> _Written task_: Copy out, exactly and without additions, the lines from the one that contains "for name, shape" to the one that contains "if empty is", both ends included.

> _Source data_:

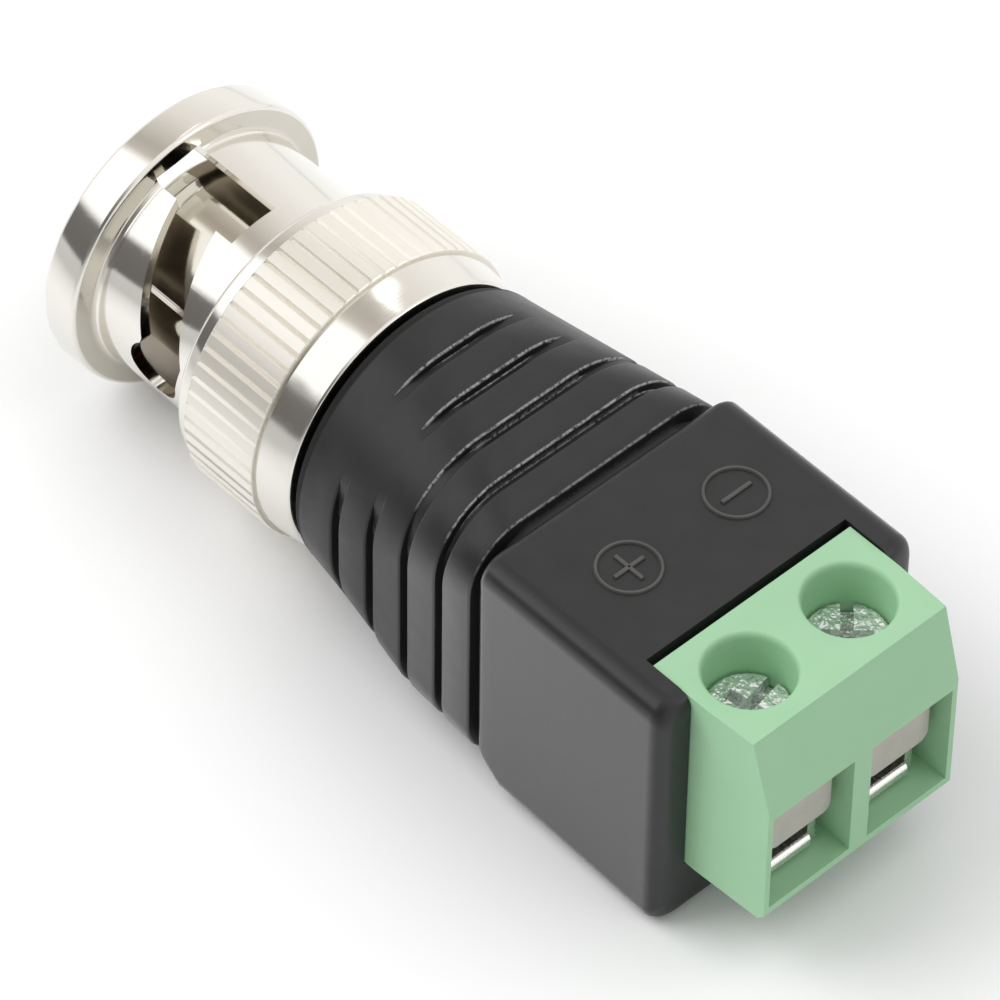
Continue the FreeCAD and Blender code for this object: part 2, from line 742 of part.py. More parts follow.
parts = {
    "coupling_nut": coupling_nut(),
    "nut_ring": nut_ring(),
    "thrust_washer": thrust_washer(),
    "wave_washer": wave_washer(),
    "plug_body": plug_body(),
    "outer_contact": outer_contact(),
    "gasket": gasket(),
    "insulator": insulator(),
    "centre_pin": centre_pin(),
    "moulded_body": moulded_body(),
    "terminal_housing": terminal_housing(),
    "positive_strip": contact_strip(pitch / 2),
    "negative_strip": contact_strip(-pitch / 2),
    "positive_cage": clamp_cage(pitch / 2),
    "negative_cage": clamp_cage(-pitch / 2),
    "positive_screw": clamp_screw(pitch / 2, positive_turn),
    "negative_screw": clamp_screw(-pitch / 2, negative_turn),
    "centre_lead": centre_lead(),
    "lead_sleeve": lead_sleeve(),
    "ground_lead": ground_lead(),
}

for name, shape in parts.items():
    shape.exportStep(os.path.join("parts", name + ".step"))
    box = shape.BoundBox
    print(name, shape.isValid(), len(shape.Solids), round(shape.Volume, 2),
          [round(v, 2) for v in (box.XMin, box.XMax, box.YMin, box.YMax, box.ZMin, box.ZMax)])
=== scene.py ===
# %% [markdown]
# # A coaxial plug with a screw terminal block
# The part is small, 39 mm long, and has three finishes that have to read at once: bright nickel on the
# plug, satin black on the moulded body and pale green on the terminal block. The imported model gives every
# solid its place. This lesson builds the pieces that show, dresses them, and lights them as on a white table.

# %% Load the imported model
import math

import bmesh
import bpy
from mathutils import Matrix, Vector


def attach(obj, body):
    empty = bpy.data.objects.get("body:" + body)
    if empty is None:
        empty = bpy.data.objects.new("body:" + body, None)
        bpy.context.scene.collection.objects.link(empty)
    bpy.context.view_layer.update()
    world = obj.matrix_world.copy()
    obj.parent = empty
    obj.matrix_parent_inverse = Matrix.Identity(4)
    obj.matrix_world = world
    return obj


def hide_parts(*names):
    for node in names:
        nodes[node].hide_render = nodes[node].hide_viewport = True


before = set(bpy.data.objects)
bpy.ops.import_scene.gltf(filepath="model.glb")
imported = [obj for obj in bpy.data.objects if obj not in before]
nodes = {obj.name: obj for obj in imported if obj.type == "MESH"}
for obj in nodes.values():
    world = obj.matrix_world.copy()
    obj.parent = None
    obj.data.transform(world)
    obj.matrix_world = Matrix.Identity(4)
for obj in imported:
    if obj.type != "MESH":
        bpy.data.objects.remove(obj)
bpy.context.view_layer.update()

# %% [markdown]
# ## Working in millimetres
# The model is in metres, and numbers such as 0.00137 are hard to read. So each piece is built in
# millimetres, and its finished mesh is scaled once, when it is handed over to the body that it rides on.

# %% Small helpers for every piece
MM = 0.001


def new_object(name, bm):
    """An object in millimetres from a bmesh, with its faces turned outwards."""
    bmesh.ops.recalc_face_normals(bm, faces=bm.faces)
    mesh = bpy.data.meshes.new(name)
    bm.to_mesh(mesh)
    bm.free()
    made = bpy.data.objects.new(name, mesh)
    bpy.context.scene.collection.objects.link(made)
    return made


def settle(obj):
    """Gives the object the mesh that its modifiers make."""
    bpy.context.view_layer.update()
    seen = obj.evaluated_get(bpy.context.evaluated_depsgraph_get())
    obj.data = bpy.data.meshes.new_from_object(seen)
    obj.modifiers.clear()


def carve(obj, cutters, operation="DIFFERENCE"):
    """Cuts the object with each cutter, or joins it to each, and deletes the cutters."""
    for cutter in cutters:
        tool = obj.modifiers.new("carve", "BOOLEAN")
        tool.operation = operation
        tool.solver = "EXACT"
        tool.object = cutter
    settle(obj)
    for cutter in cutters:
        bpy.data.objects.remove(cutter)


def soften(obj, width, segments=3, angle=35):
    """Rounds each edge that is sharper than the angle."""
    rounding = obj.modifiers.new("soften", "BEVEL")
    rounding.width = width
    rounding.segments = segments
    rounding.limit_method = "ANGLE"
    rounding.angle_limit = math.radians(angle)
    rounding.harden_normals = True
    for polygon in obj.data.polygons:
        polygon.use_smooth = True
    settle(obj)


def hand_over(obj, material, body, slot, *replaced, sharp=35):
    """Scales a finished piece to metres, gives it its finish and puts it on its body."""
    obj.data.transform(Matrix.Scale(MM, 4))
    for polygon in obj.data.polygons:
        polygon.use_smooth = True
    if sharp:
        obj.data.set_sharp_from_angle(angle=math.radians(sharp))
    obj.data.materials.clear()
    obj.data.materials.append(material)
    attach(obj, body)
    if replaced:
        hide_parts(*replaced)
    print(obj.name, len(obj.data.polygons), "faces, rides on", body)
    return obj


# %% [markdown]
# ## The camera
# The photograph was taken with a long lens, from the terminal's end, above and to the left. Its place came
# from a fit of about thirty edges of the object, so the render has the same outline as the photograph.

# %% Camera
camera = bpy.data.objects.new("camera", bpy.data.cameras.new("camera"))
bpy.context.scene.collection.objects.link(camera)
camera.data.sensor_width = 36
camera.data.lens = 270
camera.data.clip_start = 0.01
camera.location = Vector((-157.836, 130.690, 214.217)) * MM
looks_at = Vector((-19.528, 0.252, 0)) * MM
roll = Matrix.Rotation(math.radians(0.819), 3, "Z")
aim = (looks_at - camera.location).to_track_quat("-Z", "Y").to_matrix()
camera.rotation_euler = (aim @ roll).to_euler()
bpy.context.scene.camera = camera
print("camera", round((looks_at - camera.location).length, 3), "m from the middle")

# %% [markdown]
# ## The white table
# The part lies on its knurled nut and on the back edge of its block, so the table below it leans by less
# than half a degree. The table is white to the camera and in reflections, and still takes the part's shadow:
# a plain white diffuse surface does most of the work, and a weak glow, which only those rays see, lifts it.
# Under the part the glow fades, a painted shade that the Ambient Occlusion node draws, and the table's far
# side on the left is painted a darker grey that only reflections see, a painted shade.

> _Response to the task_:
for name, shape in parts.items():
    shape.exportStep(os.path.join("parts", name + ".step"))
    box = shape.BoundBox
    print(name, shape.isValid(), len(shape.Solids), round(shape.Volume, 2),
          [round(v, 2) for v in (box.XMin, box.XMax, box.YMin, box.YMax, box.ZMin, box.ZMax)])
=== scene.py ===
# %% [markdown]
# # A coaxial plug with a screw terminal block
# The part is small, 39 mm long, and has three finishes that have to read at once: bright nickel on the
# plug, satin black on the moulded body and pale green on the terminal block. The imported model gives every
# solid its place. This lesson builds the pieces that show, dresses them, and lights them as on a white table.

# %% Load the imported model
import math

import bmesh
import bpy
from mathutils import Matrix, Vector


def attach(obj, body):
    empty = bpy.data.objects.get("body:" + body)
    if empty is None:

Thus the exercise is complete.